INWEEKLY: This film is the first in a three-part series. What can people expect from the next two films?


SPRADLIN: There are three tragic events that shaped the series. The first part, ‘The Biggest Dreams,’ is about the building—the physical space and the community— then something horrible happens. Someone’s life is changed forever, physically, emotionally and socially. Dreams become precarious things. The next film focuses on the shows and parties that happened there, and the final film leads up to a mass eviction.


INWEEKLY: Looking ahead, what are your goals for Punkhouse Atlanta, the film series and your other projects? 
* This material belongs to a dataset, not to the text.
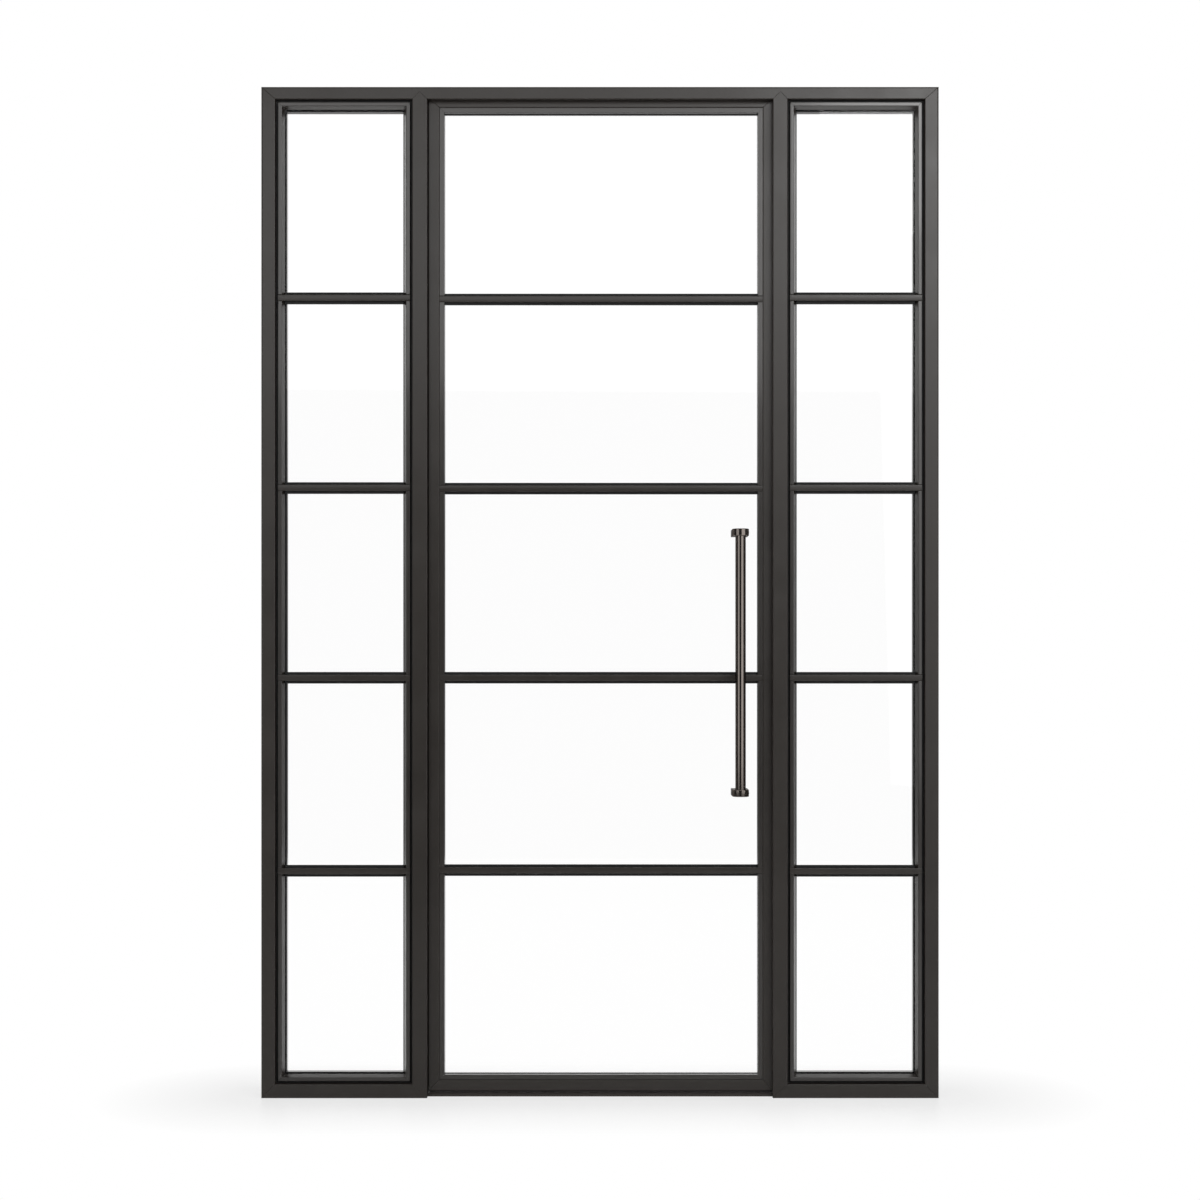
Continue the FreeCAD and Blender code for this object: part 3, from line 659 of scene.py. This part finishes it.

SPRADLIN: I have big goals with the Punkhouse Atlanta website. I want it to be a curated and searchable version of the Instagram page, with collections of photos, videos, zines, old mixtapes, oral histories and recordings. I don’t really see it as an archive, maybe a stopping place before it goes on to a real archive. I see the website more as an art project about what it means to build community, to reconnect, to go back, to create and how we leave a legacy.


“THE BIGGEST DREAMS” SCREENING AT 309

What: A film screening, exhibition and discussion with Ivette Spradlin

When: 6 p.m. Saturday, Dec. 14

Where: 309 Punk Project, 309 N. Sixth Ave.